2. Incorporate risk management as part of your requirement setting process
Risk management is expected to be incorporated throughout the product development life cycle. One best practice is to perform the application risk analysis concurrently with determining user needs and the top level design inputs; not after development as a check-the-box activity. As risks associated for foreseeable misuse are uncovered, the team can proactively decide how the risk will be addressed, whether safety by design, protective measures, and/or information for safety and create a corresponding user need and/or design input. Now the team has a comprehensive list of requirements at the beginning of detailed design and development, not at the end.
3. Organize user needs, design inputs, and risk management information
Maintaining and organizing user needs, design inputs, sub-requirements, and individual risks is key to proactively incorporating design controls. In addition to the high number of items, there is the common scenario of many-to-one or one-to-many relationships that must be kept clear as well. For example, one design input can address multiple user needs or vice versa.

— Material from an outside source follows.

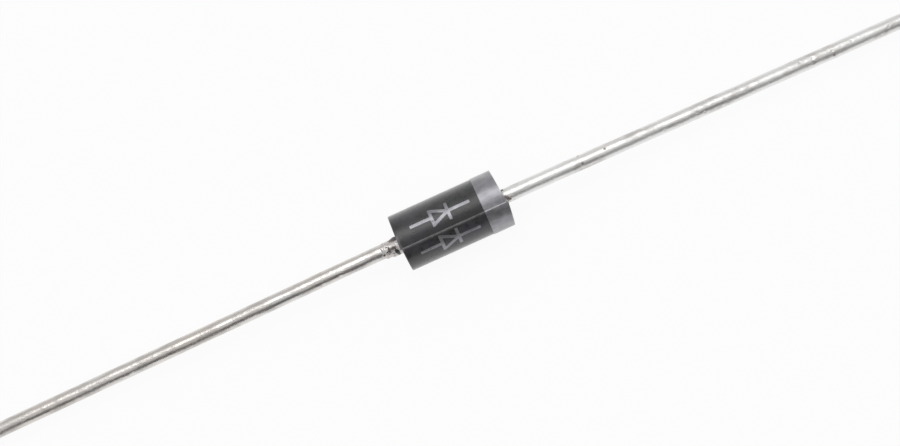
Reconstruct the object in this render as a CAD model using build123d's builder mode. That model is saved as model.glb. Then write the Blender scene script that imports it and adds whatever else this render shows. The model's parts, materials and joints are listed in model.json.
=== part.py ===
from build123d import *
from math import cos, radians, sin, sqrt, tan
import os

# Axial rectifier diode lying on its body, in millimetres and degrees.
# X runs along the wires towards the cathode band, Y is across them and Z is up.
# The origin is on the wires' axis, at the middle of the body.

# Moulded body
body_diameter = 3.4
body_length = 6.6  # along the parting line, where it is longest
anode_end_draft = 2.0
cathode_end_draft = 5.5
edge_radius = 0.05
mould_shift = 0.08  # how far one half of the mould lies out of line with the other
parting_roll = 29.5  # how far the parting plane leans from upright
witness_width = 0.10
witness_height = 0.02

# Resin that bled out of the mould along the anode wire, thickest at the body and with a bead at its end
bleed_length = 0.95
bleed_root = 0.065
bleed_bead = 0.04
bleed_tip = 0.015
bleed_sag = 0.06  # how far its root hangs off the middle of the wire
bleed_lean = 18.0  # how far below level, on the near side, it hangs

# Wires
wire_diameter = 0.86
wire_length = 27.0  # outside the body
wire_droop = 1.85  # how far each wire hangs below level, bent by handling
droop_radius = 50.0
droop_distance = 1.15  # from the end of the bled resin to the middle of the bend
cut_bevel = 0.04
head_diameter = 1.6
head_thickness = 0.35
head_taper = 0.25  # length of the cone that runs from the head into the wire
collar_height = 0.18  # how far the collar stands out of the wire
collar_distance = 1.4  # from the head to the middle of the collar

# Chip and what it is sealed and soldered with
chip_width = 1.3
chip_thickness = 0.26
chip_bevel = 20.0
solder_diameter = 1.05
solder_thickness = 0.06
coating_thickness = 0.30  # over the rims of the heads
coating_reach = 0.25  # along the rims of the heads
coating_bevel = 0.22

# Cathode band
band_width = 1.42
ink_thickness = 0.03

body_radius = body_diameter / 2
half_length = body_length / 2
wire_radius = wire_diameter / 2
head_face = chip_thickness / 2 + solder_thickness
head_back = head_face + head_thickness

# The mould's own view: x along the wires, y the way it opens, z along the parting plane
mould_plan = Plane.XY.rotated((parting_roll, 0, 0))


def section_plane(x):
    """The plane across the wires at x, with its own y axis in the parting plane."""
    return Plane.YZ.offset(x).rotated((parting_roll, 0, 0))


def moulded_half(side, radius):
    """One half of the moulding, drafted from the parting plane as its half of the mould leaves it."""
    middle = -side * mould_shift / 2
    with BuildPart() as half:
        with BuildSketch(mould_plan):
            with BuildLine():
                Polyline(
                    (middle - half_length, 0),
                    (middle + half_length, 0),
                    (middle + half_length - radius * tan(radians(cathode_end_draft)), side * radius),
                    (middle - half_length + radius * tan(radians(anode_end_draft)), side * radius),
                    close=True,
                )
            make_face()
        extrude(amount=radius, both=True)
        Cylinder(radius, 2 * body_length, rotation=(0, 90, 0), mode=Mode.INTERSECT)
    return half.part


def witness_ridges(radius):
    """The fine ridge along each side, where resin crept between the halves of the mould."""
    length = body_length - mould_shift - 2 * edge_radius
    peak = radius + witness_height
    flank = peak - sqrt(radius**2 - (witness_width / 2) ** 2)
    with BuildPart() as ridges:
        with BuildSketch(section_plane(-length / 2)):
            with BuildLine():
                Polyline(
                    (0, peak),
                    (witness_width, peak - 2 * flank),
                    (-witness_width, peak - 2 * flank),
                    close=True,
                )
            make_face()
            mirror(about=Plane.XZ)
        extrude(amount=length)
    return ridges.part


def rounded_half(side):
    """A half of the body with the edges of its ends rounded."""
    with BuildPart() as half:
        add(moulded_half(side, body_radius))
        barrel = half.faces().filter_by(GeomType.CYLINDER).sort_by(SortBy.AREA)[-1]
        fillet(barrel.edges().filter_by(GeomType.LINE, reverse=True), edge_radius)
    return half.part


# Outer form of the moulding, before anything inside it is taken away
with BuildPart() as moulding:
    add(rounded_half(1))
    add(rounded_half(-1))
    add(witness_ridges(body_radius))

    # How far out along the wire, how thick on it, and how far it hangs off it, as shares of each
    bleed_stations = [
        (-0.20, bleed_root, 1.0),
        (0.10, bleed_root, 1.0),
        (0.45, bleed_root * 0.7, 0.8),
        (0.70, bleed_bead * 0.7, 0.3),
        (0.88, bleed_bead, 0.4),
        (1.00, bleed_tip, 0.1),
    ]
    bleed_hang = Vector(-bleed_sag, 0).rotate(Axis.Z, bleed_lean)
    for out, thickness, hang in bleed_stations:
        with BuildSketch(Plane.YZ.offset(-half_length - out * bleed_length)):
            with Locations(bleed_hang * hang):
                Circle(wire_radius + thickness)
    loft()


def wire_path(side):
    """Centre line of a wire: level out of its head, then bent down a little."""
    bend = half_length + bleed_length + droop_distance
    tail = half_length + wire_length - bend
    return FilletPolyline(
        (side * head_face, 0, 0),
        (side * bend, 0, 0),
        (side * (bend + tail * cos(radians(wire_droop))), 0, -tail * sin(radians(wire_droop))),
        radius=droop_radius,
    )


def headed_wire(side):
    """A wire with its nail head and its anchoring collar, upset from the wire itself."""
    with BuildPart() as wire:
        with BuildLine():
            wire_path(side)
        with BuildSketch(Plane.YZ.offset(side * head_face)):
            Circle(wire_radius)
        sweep()
        cut_end = wire.faces().sort_by(Axis.X)[-1 if side > 0 else 0]
        chamfer(cut_end.edges(), cut_bevel)

        with BuildSketch(Plane.XZ):
            with BuildLine():
                Polyline(
                    (side * head_face, 0),
                    (side * head_face, head_diameter / 2),
                    (side * head_back, head_diameter / 2),
                    (side * (head_back + head_taper), wire_radius),
                    (side * (head_back + head_taper), 0),
                    close=True,
                )
            make_face()
        with BuildSketch(Plane.XZ):
            with Locations((side * (head_back + collar_distance), wire_radius)):
                RegularPolygon(collar_height, 6, major_radius=False)
        revolve(axis=Axis.X)
    return wire.part


# Anode wire
with BuildPart() as anode_lead:
    add(headed_wire(-1))

# Cathode wire
with BuildPart() as cathode_lead:
    add(headed_wire(1))

# Chip, with its wide face to the cathode
with BuildPart() as silicon_die:
    with BuildSketch(Plane.YZ.offset(-chip_thickness / 2)):
        Rectangle(chip_width, chip_width)
    extrude(amount=chip_thickness, taper=chip_bevel)
    mirror(about=Plane.YZ, mode=Mode.REPLACE)

# Solder between the chip and each head
with BuildPart() as anode_solder:
    with BuildSketch(Plane.YZ.offset(-head_face)):
        Circle(solder_diameter / 2)
    extrude(amount=solder_thickness)

with BuildPart() as cathode_solder:
    with BuildSketch(Plane.YZ.offset(chip_thickness / 2)):
        Circle(solder_diameter / 2)
    extrude(amount=solder_thickness)

# Silicone round the chip's edges and over the rims of the heads
with BuildPart() as junction_coating:
    with BuildSketch(Plane.XZ):
        reach = head_face + coating_reach
        rim = head_diameter / 2
        with BuildLine():
            Polyline(
                (-reach, 0),
                (-reach, rim),
                (-reach + coating_bevel, rim + coating_thickness),
                (reach - coating_bevel, rim + coating_thickness),
                (reach, rim),
                (reach, 0),
                close=True,
            )
        make_face()
    revolve(axis=Axis.X)
    for piece in (anode_lead, cathode_lead, anode_solder, cathode_solder, silicon_die):
        add(piece.part, mode=Mode.SUBTRACT)

# Moulded body, closed on everything inside it
with BuildPart() as epoxy_body:
    add(moulding.part)
    for piece in (anode_lead, cathode_lead, anode_solder, cathode_solder, silicon_die, junction_coating):
        add(piece.part, mode=Mode.SUBTRACT)

# Printed band round the cathode end, which follows the body's edge and its witness line
with BuildPart() as cathode_band:
    for side in (1, -1):
        add(moulded_half(side, body_radius + ink_thickness))
    add(witness_ridges(body_radius + ink_thickness))
    split(bisect_by=Plane.YZ.offset(half_length - band_width), keep=Keep.TOP)
    add(moulding.part, mode=Mode.SUBTRACT)

os.makedirs("parts", exist_ok=True)
pieces = {
    "epoxy_body": epoxy_body,
    "anode_lead": anode_lead,
    "cathode_lead": cathode_lead,
    "cathode_band": cathode_band,
    "silicon_die": silicon_die,
    "anode_solder": anode_solder,
    "cathode_solder": cathode_solder,
    "junction_coating": junction_coating,
}
for name, piece in pieces.items():
    piece.part.label = name
    export_step(piece.part, f"parts/{name}.step")
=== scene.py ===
import json
import math

import bmesh
import bpy
from mathutils import Matrix, Vector, noise


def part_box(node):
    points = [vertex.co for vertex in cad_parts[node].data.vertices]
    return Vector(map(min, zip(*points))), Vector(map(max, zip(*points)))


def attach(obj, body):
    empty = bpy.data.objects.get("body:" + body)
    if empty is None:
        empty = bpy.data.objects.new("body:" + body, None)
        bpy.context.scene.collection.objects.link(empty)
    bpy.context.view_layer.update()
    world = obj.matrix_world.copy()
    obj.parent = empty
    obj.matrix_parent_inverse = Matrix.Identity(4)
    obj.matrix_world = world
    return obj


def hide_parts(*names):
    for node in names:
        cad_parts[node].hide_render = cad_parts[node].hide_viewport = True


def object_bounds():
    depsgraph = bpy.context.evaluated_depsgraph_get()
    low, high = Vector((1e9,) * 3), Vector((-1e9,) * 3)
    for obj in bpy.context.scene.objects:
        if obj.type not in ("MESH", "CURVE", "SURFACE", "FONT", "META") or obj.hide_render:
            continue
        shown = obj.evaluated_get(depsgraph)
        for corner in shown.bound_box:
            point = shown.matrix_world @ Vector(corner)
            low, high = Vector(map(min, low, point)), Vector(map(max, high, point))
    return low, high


# Axial rectifier diode lying on its body on a pale table, in metres.
# X runs along the wires towards the cathode band, Y is across them and Z is up.

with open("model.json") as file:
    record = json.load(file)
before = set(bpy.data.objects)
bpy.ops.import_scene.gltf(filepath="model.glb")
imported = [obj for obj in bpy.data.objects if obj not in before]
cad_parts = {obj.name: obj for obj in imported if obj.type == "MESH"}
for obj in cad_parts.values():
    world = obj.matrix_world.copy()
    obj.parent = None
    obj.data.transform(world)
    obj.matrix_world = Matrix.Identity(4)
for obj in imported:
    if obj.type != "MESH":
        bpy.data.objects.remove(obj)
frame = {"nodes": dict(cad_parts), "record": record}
cad_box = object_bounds()

MM = 0.001
MICRON = 0.000001

# How the photograph looks at it
view_elevation = math.radians(72.0)
wires_rise = math.radians(24.4)  # how far the wires climb to the right in the picture
picture_scale = 0.05714 * MM  # one pixel of the photograph, at the body
body_right_of_middle = 1.9  # pixels
body_above_middle = 2.7  # pixels
lens = 100.0
sensor = 36.0
picture_width = 900

# Mould
parting_roll = math.radians(29.5)  # how far the parting plane leans from upright, towards the front
mould_shift = 0.08 * MM  # how far one half of the mould lies out of line with the other
anode_end_draft = math.radians(2.0)
cathode_end_draft = math.radians(5.5)
flash_bead = 0.028 * MM
flash_ring_spacing = 0.04 * MM
flash_segments = 8
flash_end_margin = 0.1 * MM  # how far it stops short of the moulding's ends

# Drawn and tinned wires
wire_ring_spacing = 0.05 * MM
wire_segments = 56
buried_end = 3.0 * MM  # the new wire's skin starts this far from the middle, inside the body
cut_bevel = 0.04 * MM
wave_height = 24 * MICRON
drawing_line_height = 5 * MICRON
nick_radius = 0.11 * MM
nick_depth = 22 * MICRON
anode_nick_density = 180000.0  # on a square metre
cathode_nick_density = 420000.0
anode_nick_seed = 3
cathode_nick_seed = 8

# Dark spots on the cathode wire: how far along it and how large in millimetres, and how far round from the
# side that faces the camera towards its underside in degrees
wire_spots = [(8.05, 0.10, -72.0), (8.12, 0.12, 14.0), (9.62, 0.12, -22.0), (23.85, 0.13, 34.0)]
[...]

Thus, without proper organization, it is possible to miss creating a corresponding design input to a user need, linking a risk item to a corresponding design input, or missing the actual development of a design input during the development phase; all leading to unwanted, reactive last-minute development efforts. In addition, once the user needs, design inputs, and risk management are well organized, tracing the corresponding design verification and design validation efforts is much easier.
Choosing the appropriate tool can simplify these requirements management efforts. For lower complexity devices, management of design inputs and risk may be sufficiently organized using a word document or spreadsheet. Note that even a ‘simple’ device can create a list of requirements and risks of notable length. I’ve worked on a plastic sub-assembly that sat over a nasal spray pump as part of a drug-device combination device. With no mechanical moving parts or software, the list of design inputs still spanned a dozen pages, and the risk analysis FMEAs numbered hundreds of line items.
As the medical device or technology being developed increases in complexity, so does management of the requirements and risks. In contrast to a drug-delivery sub-assembly, I’ve also been involved with the development of a robotic surgical system. With a handful of sub-systems, embedded software and software user interface, the resulting requirements, sub-requirements, and sub sub-requirements were a challenge to manage via simple word docs and spreadsheets, to say the least. These days, software tools such as Jama Connect® allow for visual management and traceability of user needs, design inputs, risk management, design outputs, design verification, and design validation. With all items in an integrated platform versus disparate spreadsheets and documents that are linked manually, teams can spend less time on the requirements management, thus leading to faster, better product development with high confidence in meeting regulatory compliance.
These are just three of the ways to integrate design controls proactively into your organization’s medical device product development process. Proactive integration done practically adds value and enhances, not hinders, innovation.